Quasiparticle interference and strong electron-mode coupling in the quasi-one-dimensional bands of Sr 2 RuO 4

Zhenyu Wang, Daniel Walkup, Philip Derry, Thomas Scaffdi, Melinda Rak, Sean Vig, Anshul Kogar, Ilija Zeljkovic, Ali Husain, Luiz H. Santos, Yuxuan Wang, Andrea Damascelli, Yoshiteru Maeno, Peter Abbamonte, Eduardo Fradkin, Vidya Madhavan

Research output: Contribution to journalArticlepeer-review


The single-layered ruthenate Sr 2 RuO 4 is presented as a potential spin-triplet superconductor with an order parameter that may break time-reversal invariance and host half-quantized vortices with Majorana zero modes. Although the actual nature of the superconducting state is still a matter of controversy, it is believed to condense from a metallic state that is well described by a conventional Fermi liquid. In this work we use a combination of Fourier transform scanning tunnelling spectroscopy (FT-STS) and momentum-resolved electron energy loss spectroscopy (M-EELS) to probe interaction effects in the normal state of Sr 2 RuO 4 . Our high-resolution FT-STS data show signatures of the β-band with a distinctly quasi-one-dimensional (1D) character. The band dispersion reveals surprisingly strong interaction effects that dramatically renormalize the Fermi velocity, suggesting that the normal state of Sr 2 RuO 4 is that of a 'correlated metal' where correlations are strengthened by the quasi-1D nature of the bands.

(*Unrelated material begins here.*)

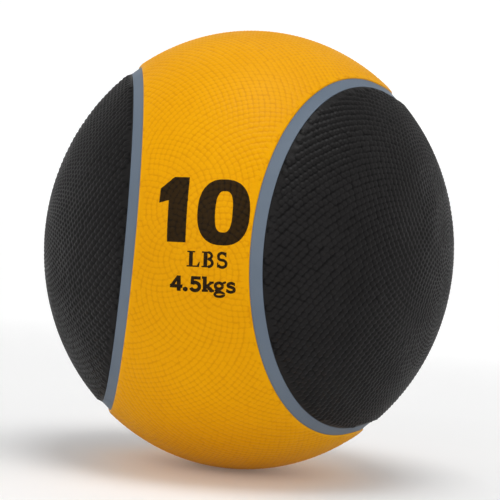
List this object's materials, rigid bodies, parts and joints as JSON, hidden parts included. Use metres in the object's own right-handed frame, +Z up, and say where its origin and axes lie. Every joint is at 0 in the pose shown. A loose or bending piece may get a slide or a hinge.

In addition, kinks at energies of approximately 10 meV, 38 meV and 70 meV are observed. By comparing STM and M-EELS data we show that the two higher energy features arise from coupling with collective modes. The strong correlation effects and the kinks in the quasi-1D bands could provide important information for understanding the superconducting state.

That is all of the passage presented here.